Değerli mütefekkir, şair ve gönül adamı Ali Ulvi Kurucu Hocaefendi: “1946’da Medine’de bir gün Arif Hikmet Kütüphanesine Eğinli Hacı Hafız Efendi’yi ziyarete gittiğimde kütüphaneye Sirac-ün Nur isminde, Osmanlıca taş baskısı bir kitap gelmişti. Kütüphane listesine kaydettikten sonra, kitabı kuşbakışı denecek kadar kısa bir tetkikim oldu. Kitabın müstesna fikirlerle dolu, imana ve İslami anlayışa yepyeni bir canlılık katan bir eser olduğunu anladım.” “Bu eserleri yazan insan mutlaka ilahi teyide mazhar oluyordu ki, yazdıkları, yanan bir gönülden çıktığı için okuyan insanların da gönlünü yakıyordu.” “Önsöz ulaşınca Üstadın davranışını şöyle anlatmışlardı: Kendi yazılarını bile bir defa okutur, dinler, bazı kelimelerini değiştirirdi. Yazdığınız önsözü üç defa okuttu, hiçbir kelimesine dokunmadan şöyle dedi; “Bu bir iltifat-ı Muhammediyedir, aynen basılsın.” “Artık o günden beri Üstad benim için yılmayan bir iman, sönmeyen bir ışık, kararmayan bir tarih ve kısılmayan bir ses idi.” “Bir de Risale-i Nurların hayretimi mucip olan, ruhumu yakan, beni kendisine âşık eden bir tarafı vardı ki, Üstad bu eserleri hapiste irka suretiyle yani dikte ettirerek yazdırıyordu. Ben ise kütüphanelerde bulunuyorum. Önümde binler kitap var, eser yazamıyorum. O, hapiste bunları yazıyor.” “Bilindiği gibi Üstad, uzun ve bereketli ömrünün bütün mesasini imanı kurtarmak gayesine teksif etmiştir.
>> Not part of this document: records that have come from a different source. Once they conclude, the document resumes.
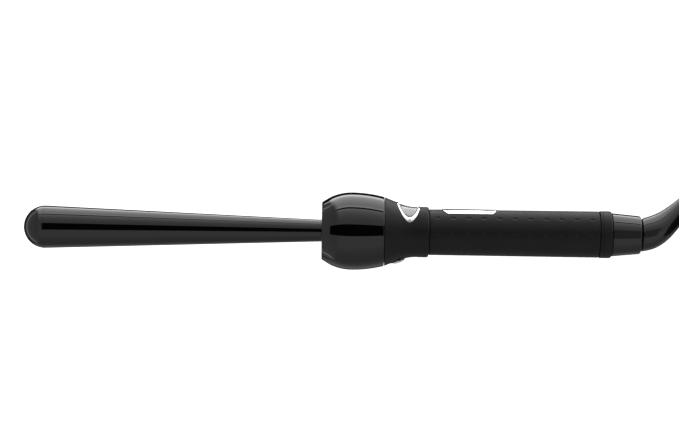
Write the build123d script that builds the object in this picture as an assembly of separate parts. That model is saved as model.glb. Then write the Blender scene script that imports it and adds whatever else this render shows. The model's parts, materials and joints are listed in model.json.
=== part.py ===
from build123d import *
from math import asin, atan2, cos, degrees, hypot, radians, sin, sqrt, tan
import os

# A clipless curling wand lying on its side, in millimetres. Every piece is drawn about the wand's own axis,
# X, with X = 0 at the heat guard's front face, the barrel towards -X and +Z through the switch. It is then laid
# down on the guard and the rear ring. The cord, coil and plug are drawn where they lie on the surface z = 0.

# Barrel: a reverse taper, widest at its domed tip
TIP_R = 12.5
ROOT_R = 6.4
TIP_CENTRE_X = -162.7
BARREL_WALL = 1.2
BARREL_END_X = 19.0

# Heat guard: a bulb of two arcs that meet at its widest point
GUARD_FACE_R = 16.9
GUARD_CREASE = (4.8, 19.8)
GUARD_CROWN = (17.65, 22.76)
GUARD_REAR = (36.5, 20.35)
GUARD_WALL = 2.0
GUARD_HOLE_R = 6.8
SOCKET_BOLT_R = 12.0
SCREW_R = 1.2

# Collar: a cone, a hollow flare and a bead
COLLAR_START_X = 36.9
COLLAR_START_R = 20.2
COLLAR_SLOPE = 0.40
FLARE_R = 28.5
NECK_X = 56.0
BEAD_R = 14.85
BEAD_END_X = 62.8
SPIGOT_X = 33.0
SPIGOT_R = 18.2

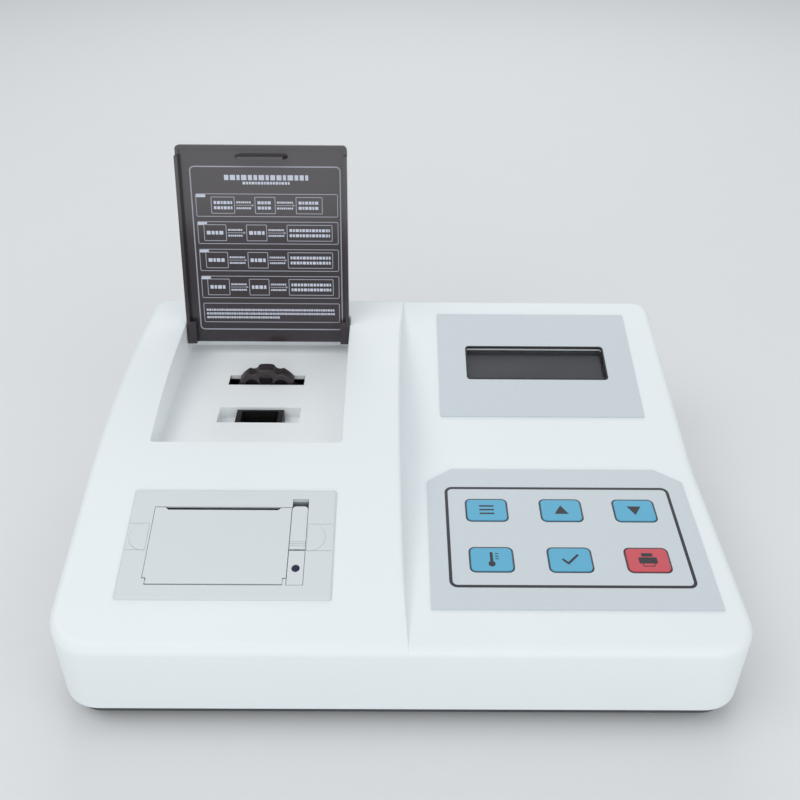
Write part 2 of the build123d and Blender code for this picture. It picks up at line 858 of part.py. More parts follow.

Risale-i Nur Külliyatının her satırında, dünya ve ahiret saadetinin imanda ve her türlü felaketin de inkârda olduğunu haykırmaları, basiret erbabı ariflerin, Allah tarafından dinin ihyasına memur edilen mücahidlerin, kalp gözleriyle sır perdelerinin arkasını görme halleridir.” “Risalelerin yazıldığı günlerde, anarşinin mevcut olmadığı zamanlarda “korkarım bu asil milletin evladları bir gün gelir anarşi çukuruna yuvarlanırlar”diyerek daha sonraki yıllarda hızla gelişen anarşinin ruhlarda bırakacağı tahribatı ta o günlerde işaret buyurmuşlardı.”